In the Blue Book, the issue is broken down in layman's terms. It's spelled out clearly in two paragraphs:
"...increases the corporate tax rate from 4.63 percent to 6.0 percent."
The "text of measure," which is the language that gets inserted into state law, is written with the percentage increments correctly.
The only thing that appears to be inaccurate is the paragraph that appears on the ballot.
"Making a change like that after three million ballots have been printed, that's something we're just not going to do," said Staiert. "It's not being fixed because the way the title process works, it's an adversarial process and this one started way back in February."
She describes the process as a back-and-forth with supports and opponents of possible ballot issues that have challenges end up in front of the state Supreme Court.

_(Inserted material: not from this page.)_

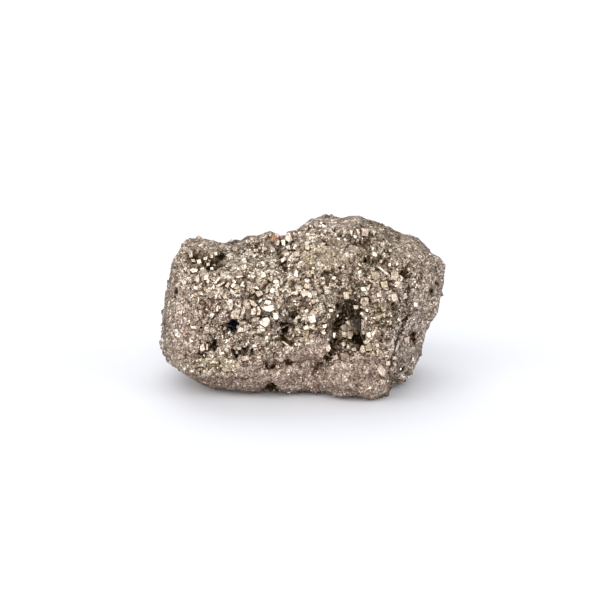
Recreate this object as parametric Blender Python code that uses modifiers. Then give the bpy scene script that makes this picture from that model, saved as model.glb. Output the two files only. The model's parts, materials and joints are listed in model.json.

"What typically happens at Title Board is opponents and proponents come in and they can talk about how they want the language to read. In this case, the proponent came in, we set the ballot title based on the information that we had and the conversation with the proponent, and then no one ever challenged it," said Staiert. "This title just went through without anybody raising any flags or any objections, and we didn't hear about this issue until, quite frankly, a couple of weeks ago, after ballots had already been printed."
"I'd love to see ballots corrected and sent out with a more accurate description of the tax increase," said Ragland.
It's not just Amendment 73 that has that type of wording.
Proposition 110, which would raise the state sales tax from 2.9 percent to 3.52 percent for 20 years to fund road projects is worded this way:
"…INCREASE THE STATE SALES AND USE TAX RATE BY 0.62% BEGINNING JANUARY 1, 2019…"
2.9 percent X 0.62 percent = 3.08 percent
That's different than increasing by 0.62 percentage points.
Again, the "Text of Measure" that goes into state law is written and worded correctly.
"The text itself can be pretty dense and difficult to read, so if you have questions about that, the place to go is either to the Blue Book or to look at the various information that's being distributed by the pro and con sides," said Staiert.
"I think voters need to be able to rely on reading the actual paragraph of text that's on the ballot itself, to get a full picture and to get an accurate picture," said Ragland.